Wenn das Bundesasylamt darin einen Widerspruch zu erkennen vermeint, dass der Beschwerdeführer vor dem Bundesasylamt, Außenstelle Graz, eine einwöchige Anhaltung behauptet habe, welche er vor der EAST-Ost nicht vorgebracht habe, so ist darauf hinzuweisen, dass der Beschwerdeführer erstmals im Rahmen seiner Einvernahme vor dem Bundesasylamt, Außenstelle Graz, konkret und ausführlich zu seinem Fluchtvorbringen befragt wurde. In den vorangegangenen Einvernahmen in der EAST-Ost hingegen ging das Bundesasylamt entsprechend dem damaligen Verfahrensstand davon aus, dass vorbehaltlich des positiven Abschlusses des Konsultationsverfahrens mit der Slowakei gemäß der Dublin-Verordnung der Asylantrag des Beschwerdeführers inhaltlich nicht in Österreich, sondern in der Slowakei zu prüfen sei. Daher wurde der Beschwerdeführer auch im Rahmen seiner Einvernahme vom aufgefordert, "kurz zusammengefasst in wenigen Sätzen das fluchtauslösende Ereignis bzw. die fluchtauslösenden Ereignisse" zu schildern. Die nachfolgende - lediglich fünf Minuten dauernde - Einvernahme vor der EAST-Ost am wiederum diente lediglich zur Wahrung des Parteiengehörs zur beabsichtigten Zurückweisung des Asylantrags wegen Zuständigkeit der Slowakei. Konkret wurde im Rahmen dieser Einvernahme ausgeführt, dass, sollte das Konsultationsverfahren mit der Slowakei eine Zuständigkeit Österreichs ergeben, die inhaltliche Prüfung in einem ordentlichen Verfahren erfolgen werde. Vor diesem Hintergrund kann es dem Beschwerdeführer nicht zum Vorwurf gemacht werden, wenn er erst bei seiner nach der Zulassung seines Verfahrens erfolgenden Einvernahme vor dem Bundesasylamt, Außenstelle Graz, sein Fluchtvorbringen detaillierter schilderte und - den bereits vor der EAST-Ost geschilderten Vorfall - in Urus-Martan ausführte bzw. ergänzte.

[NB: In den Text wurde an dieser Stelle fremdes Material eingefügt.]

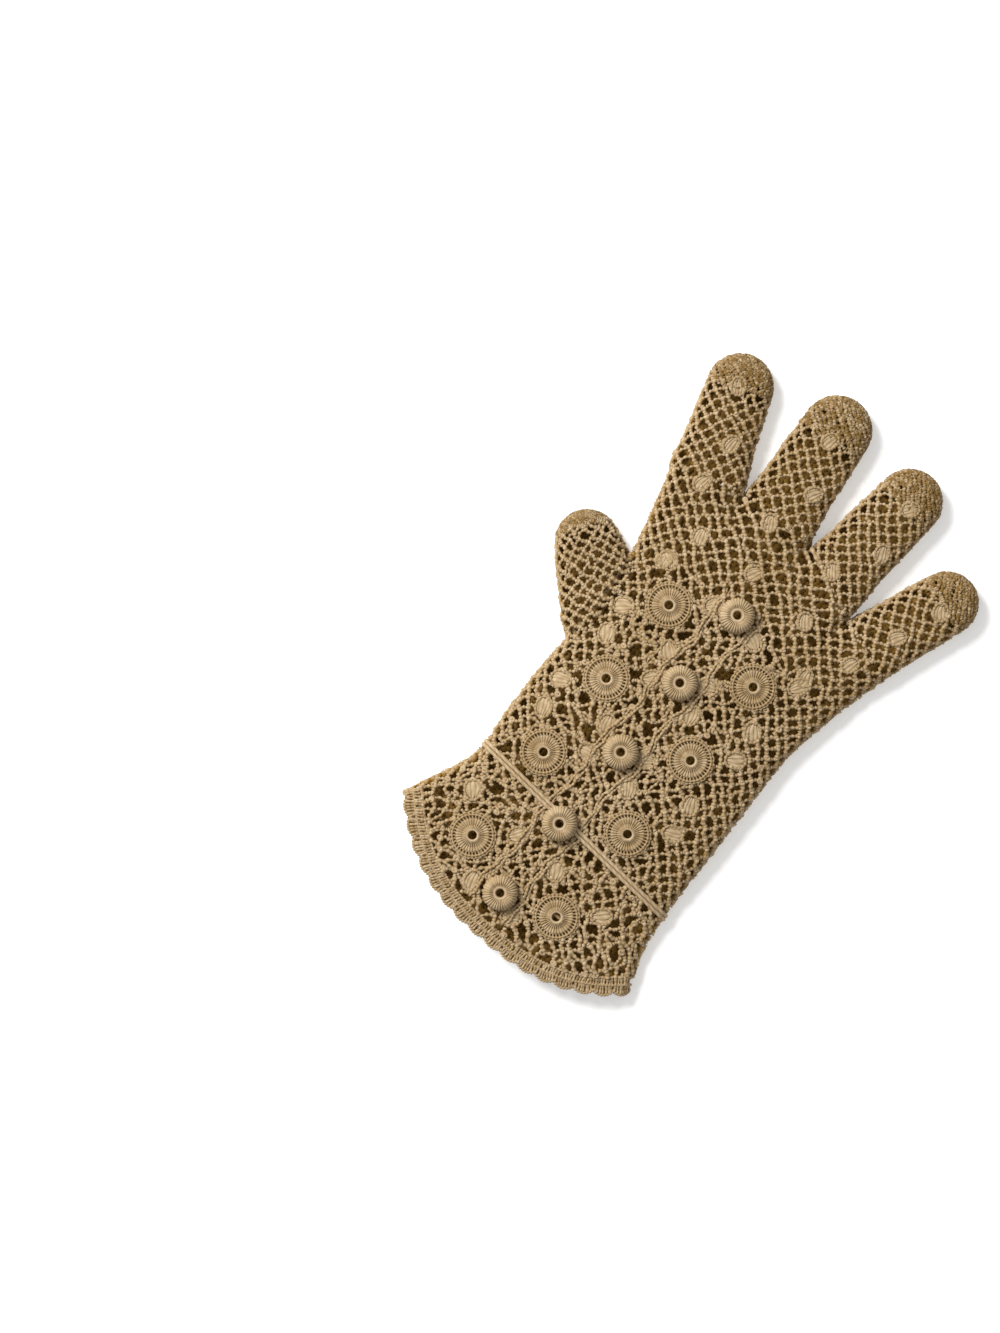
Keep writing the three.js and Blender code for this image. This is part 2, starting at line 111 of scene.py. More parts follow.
# Motifs on the back
MOTIF_AXIS = -6.3
ROSETTE_OFFSET = 21.5
ROSETTE_ROWS = (83.5, 48.1, 12.6, -27.6)
BUTTON_ROWS = (98.1, 65.7, 32.5, -2.0, -35.6)
ROSETTE_RADIUS = 8.3
BUTTON_RADIUS = 6.65
SHELL_RADIUS = 3.35
FINGER_SHELL_RADIUS = 2.95
SHELL_SINK = 0.95
SHELLS_BY_ROSETTE = [(-10.8, 12.7), (12.7, 10.8), (10.8, -12.7), (-12.7, -10.8)]
FINGER_SHELLS = [
    (-60.6, 163.3), (-48.7, 145.3), (-47.8, 127.5), (-35.5, 112.2), (-40.0, 97.0),
    (-21.8, 169.7), (-13.6, 150.9), (-19.2, 132.5), (-11.7, 114.6),
    (17.0, 169.8), (19.7, 150.7), (9.8, 133.9), (14.2, 113.3),
    (50.0, 148.3), (43.9, 130.9), (37.2, 112.0), (27.7, 97.5),
]

# How near the net comes to the middle of each motif
ROSETTE_ROOM = ROSETTE_RADIUS + 0.3
BUTTON_ROOM = 3.4
SHELL_ROOM = 3.3
FINGER_SHELL_ROOM = 2.9

# The net: the radius of its chains, how far their middle lies under the glove's outer form, the
# closer net of the palm, and the dense work of the fingertips
FINGER_CHAIN_RADIUS = 0.67
CHAIN_RADIUS = 0.73
PALM_CHAIN_RADIUS = 1.4
PALM_CLOSENESS = 1.5
PALM_SINK = 1.2
TIP_CHAIN_RADIUS = 0.6
TIP_CLOSENESS = 2
SINK = 0.8
HAND_CELLS = 36
CUFF_CELLS = 41

# How far the body's form and the nets of hand and cuff reach along it before they are trimmed
BODY_REACH = (-78, 145)
HAND_REACH = (-6, 139)
CUFF_REACH = (-62, 6)

# How far the thumb's net reaches over the hand inside its seam
THUMB_LAP = 4.0

# Where the close filling between the motifs ends: at the sides of the hand, over the wrist there,
# before the knuckles and before the hem, and how many of its cells have an extra tie each way
FILLING_SIDES = (28, 36)
FILLING_WRIST = (-8, 4)
FILLING_KNUCKLES = (92, 104)
FILLING_HEM = (-52, -46)
EXTRA_TIES = 0.16

# Chains that wind beside the buttons: their run along the hand, how far they lie from the middle of
# the buttons, how far they swing out round each, half the space between the two threads of a pair,
# a thread's radius and the length of one stitch
WINDING_RUN = (-44.0, 104.0)
WINDING_ASIDE = 7.4
WINDING_SWING = 1.1
WINDING_HALF_PAIR = 0.62
WINDING_RADIUS = 0.58
WINDING_STITCH = 1.35

# Edging: the height above the hem of the band's top and foot, of the scallops' foot, and of the
# chains over and between them, the radius of a stitch and of a chain, how many stitches a scallop
# has, and the length of one bead of a chain
BAND_TOP = 5.2
BAND_FOOT = 2.4
SCALLOP_FOOT = 3.1
TOP_CHAIN = 5.3
MIDDLE_CHAIN = 2.75
EDGING_STITCH_RADIUS = 0.54
EDGING_CHAIN_RADIUS = 0.5
STITCHES_A_SCALLOP = 7
EDGING_BEAD = 1.3

wrist_low, wrist_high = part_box("wrist_cord")
WRIST_PLACE = np.array([(wrist_low[i] + wrist_high[i]) / 2 for i in (0, 1)] + [0.0])
random = np.random.default_rng(7)


def smooth_step(low, high, value):
    """0 below low, 1 above high, and the cubic 3t^2 - 2t^3 between them."""
    share = np.clip((value - low) / (high - low), 0, 1)
    return share * share * (3 - 2 * share)


def unit(vectors):
    """Each vector divided by its own length."""
    return vectors / np.maximum(np.linalg.norm(vectors, axis=-1, keepdims=True), 1e-9)


# The glove's outer form


def crown(share):
    """Height of the back as a share, at a share of the half width: a low superellipse on straight sides."""
    rise = (1 - np.minimum(1, np.abs(share)) ** SQUARENESS) ** (1 / SQUARENESS)
    return WIDEST_AT + (1 - WIDEST_AT) * rise


def section(turn):
    """Sideways and upward shares of a cross-section at an angle: the cosine raised to 2 / squareness
    across, the crown above, and below it sides that turn in to a flat underside."""
    cosine = np.cos(turn)
    across = np.sign(cosine) * np.abs(cosine) ** (2 / SQUARENESS)
    reach = np.abs(np.sin(turn)) / REST_REACH
    under = WIDEST_AT * np.clip(1 - reach ** (2 / SQUARENESS), 0, 1)
    return across, np.where(np.sin(turn) > 0, crown(across), under)


def leaning(lean):
    """Directions along and across a finger that leans towards the thumb by an angle."""
    turn = math.radians(lean)
    return np.array([-math.sin(turn), math.cos(turn)]), np.array([math.cos(turn), math.sin(turn)])


def finger_half(finger, distance):
    """Half a finger's width: the root's extra width falls away along the finger in straight runs, and
    the outer part narrows a little to the tip."""
    _, _, length, width, root, _, _ = finger
    stations, extras = THUMB_TAPER if finger is THUMB else FINGER_TAPER
    extra = np.interp(distance / length, stations, extras)
    narrow = 1 - TIP_NARROWING * smooth_step(0.4, 1.0, distance / length)
    return width / 2 * (1 + (root - 1) * extra) * narrow


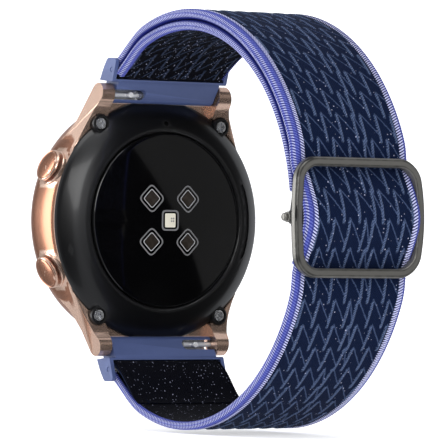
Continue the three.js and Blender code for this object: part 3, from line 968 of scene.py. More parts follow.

An der Mangelhaftigkeit des Verfahrens ändert auch die von der belangten Behörde vorgenommene Ergänzung der Beweiswürdigung nichts. Vielmehr hätte sie sowohl wegen der Unschlüssigkeit der vom Bundesasylamt übernommenen Beweiswürdigung als auch wegen der von ihr offenbar angenommenen Ergänzungsbedürftigkeit derselben eine mündliche Berufungsverhandlung durchzuführen gehabt.

Schon aus diesem Grund war der angefochtene Bescheid wegen Rechtswidrigkeit infolge Verletzung von Verfahrensvorschriften gemäß § 42 Abs. 2 Z 3 lit. b und c VwGG aufzuheben.

Daran ändert auch nichts, dass sich die belangte Behörde hilfsweise - im Rahmen des Verweises auf die entsprechenden Ausführungen des Bundesasylamtes - auf das Vorliegen einer internen Fluchtalternative stützt. Diese Annahme erweist sich nämlich schon vor dem Hintergrund, dass sich die belangte Behörde mit der Frage, ob der Beschwerdeführer durch die staatlichen Behörden verfolgt werde, nachdem er der an ihn ergangenen Ladung nicht nachgekommen ist, nicht auseinander gesetzt hat, als nicht nachvollziehbar begründet.

Die Entscheidung über den Aufwandersatz gründet sich auf die §§ 47 ff VwGG iVm der VwGH-Aufwandersatzverordnung 2008, BGBl. II Nr. 455. Da die Mehrwertsteuer bereits im pauschalierten Schriftsatzaufwand enthalten ist, war das diesbezügliche den pauschalierten Schriftsatzaufwand übersteigende Mehrbegehren des Beschwerdeführers abzuweisen.